I cut the traces on the back side of the pcb and cross connected them with short insulated leads. Thanks for your info, quite helpful.


6 weeks ago

Hey Hackerbox,
Do you have an engineering diagram that I can use to create a 3d printed box for it?



5 replies

Reply 6 weeks ago

Kenny, check out the PCB outline image in Step 5. Scaling the outer flat edges of the PCB to 52.8 x 88.9mm will let you project all of the other dimensions.


Reply 4 weeks ago

Hello, was wondering if you designed a 3d box and if you did would you share?


Reply 4 weeks ago

I am working on it. If I get one designed in June, I will post it. I am envisioning something to snap over the front to protect the components there while leaving the side open to access the pins and swithch. The back will be open as well.


Reply 6 days ago

Was wondering how the box design was going? I too would like to print a nice cover for this package.


5 weeks ago

Oddly, I've got everything working except for the screen.

Is it supposed to light up during the bootloader stage?

The button and the ESP seems to work, I was able to program it as well as see data when pressing the button (in serial monitor), just cant get the dang screen to light up....

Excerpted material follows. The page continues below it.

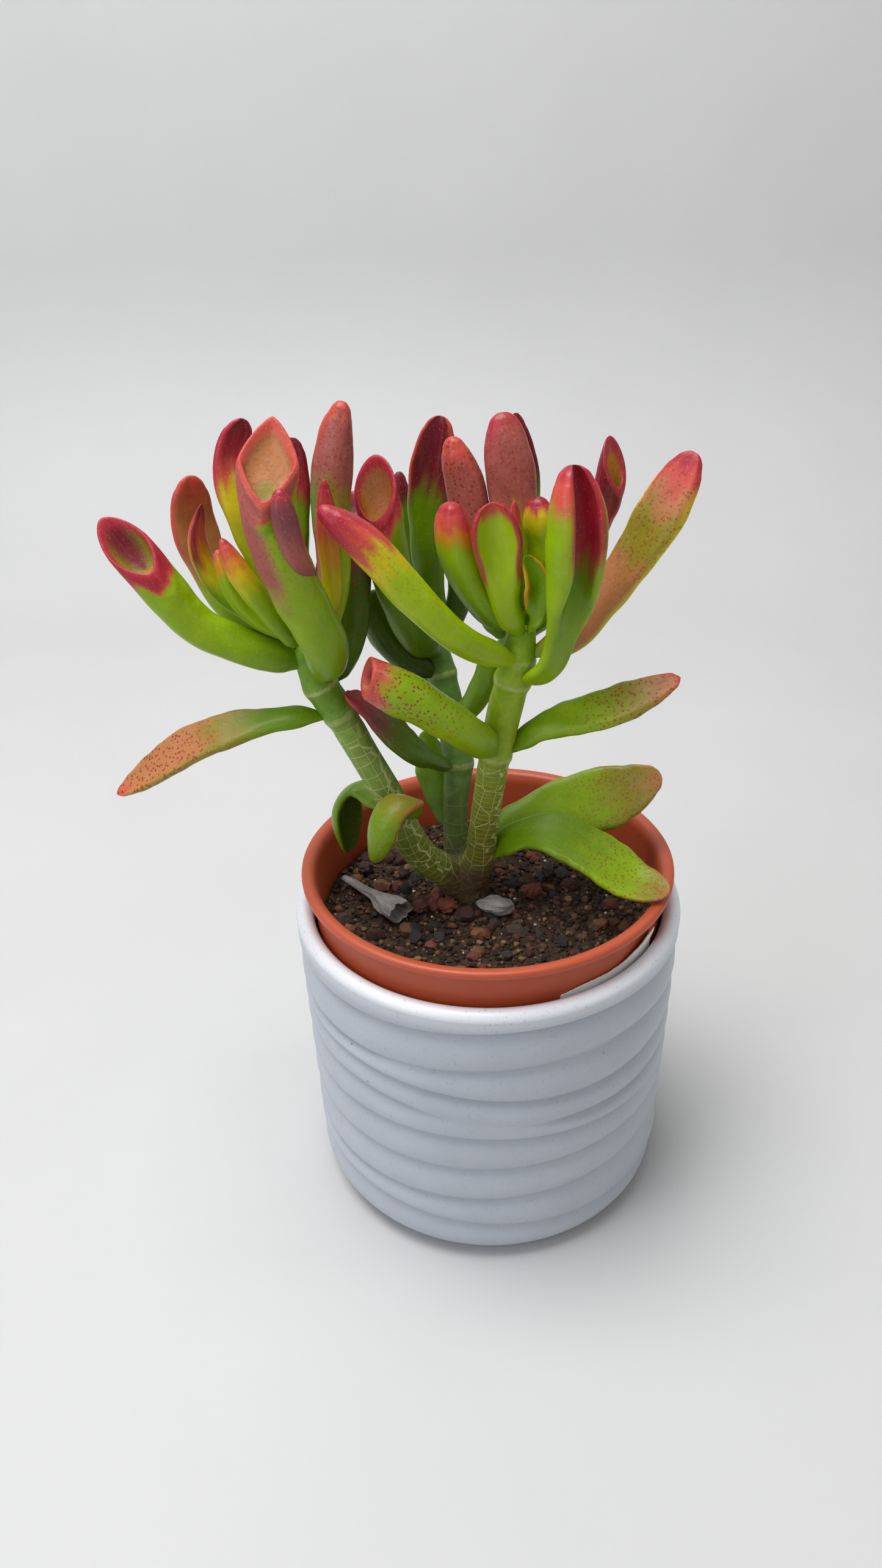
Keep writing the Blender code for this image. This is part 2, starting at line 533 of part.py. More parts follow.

What's the required input voltage... maybe my batteries are low... any ideas are appreciated.

I saw that post who said mind the power portion, but I'm pretty sure I did that one correctly.

5 replies

Reply 23 days ago

I used the image above to put the circuit togethor.

It's different. The reference image shows one yellow band on right, next yellow band on left, and so on. User images where the screen is working, shows them all or most on the same direction.

edit: thats not it then, I'll post my images


Reply 23 days ago

Resistors are not polarized. Their function is to resist the flow of current. it does not matter which way they are installed. Could you please provide a picture of your assembly so that i can investigate. perhaps the code you loaded as well.


Reply 23 days ago

Got it! Thanks :)


Reply 23 days ago

I took out my clippers and went to town on the back to quell my shame of the previous images. When I did this, I cut them flush down to the board through my huge globs and all. I love my new clippers.

Because I cut them flush, I noticed one got cut UNDER my tiny glob of solder I was so certain was properly affixed. You can see the 2nd resistor from the bottom on the left of the image is more like a hole+wire instead of a solid mass like the others, I'm guessing this or another connection(lack thereof) may be at fault.

Still trying to fix it now.


Reply 23 days ago

Firstly allow me to apologize for my absolutely rubbish camera on my phone. I took two pictures of the front since different details were better shown with and without flash. Hope the picture of the backis okay.

About the long leads, when I assembled this, I didn't have clippers, but I do now and it looks like a teardown is imminent so I intend to trim them more properly. I dont *think* any are touching anything though, I tried to be careful.

I replaced the battery pack solder-on with 2 pins I had and use alligators to power it from the same detached pack and I've got brand new batteries in there now. In operation, it seems able to communicate and I can program it successfully from adruino IDE. During the whole process, the screen never comes on, the serial monitor can see it when I press the button, this made me think my power portion was working, at least for the ESP. I'm a C/C++ guy, everything compiles as expected with minimal tweakery. Obviously I'm a programmer though, my circuit is fail. I haven't had a problem with the last 5 boxes though. I'll grab the code too if you think that is needed, didn't change anything there.

My only problem is the screen never comes on, can I power it up to test the screen or require backing code to light it at all? Thanks in advance for all your suggestions.


7 weeks ago

Be careful with the leads from the battery pack. Unlike normal component leads they are made of hardened spring wire and can damage your cutters. They were the last things I soldered in place, I just grabbed my flush cutters, squeeze, squeeze, squeeze... why isn't this, ahh shoot!

Flushcut divots.jpg
4 replies

Reply 6 weeks ago

Yep. I should have grabbed my old snips. Now my NEW ones have nicks in them as well :-)


Reply 6 weeks ago

Thanks for the warning, saved my best cutters from ruin.


5 weeks ago

I had a hard time programming it, turns out the 3.3v regulator was only providing 500mv. Good thing I got solder wick a couple boxes ago!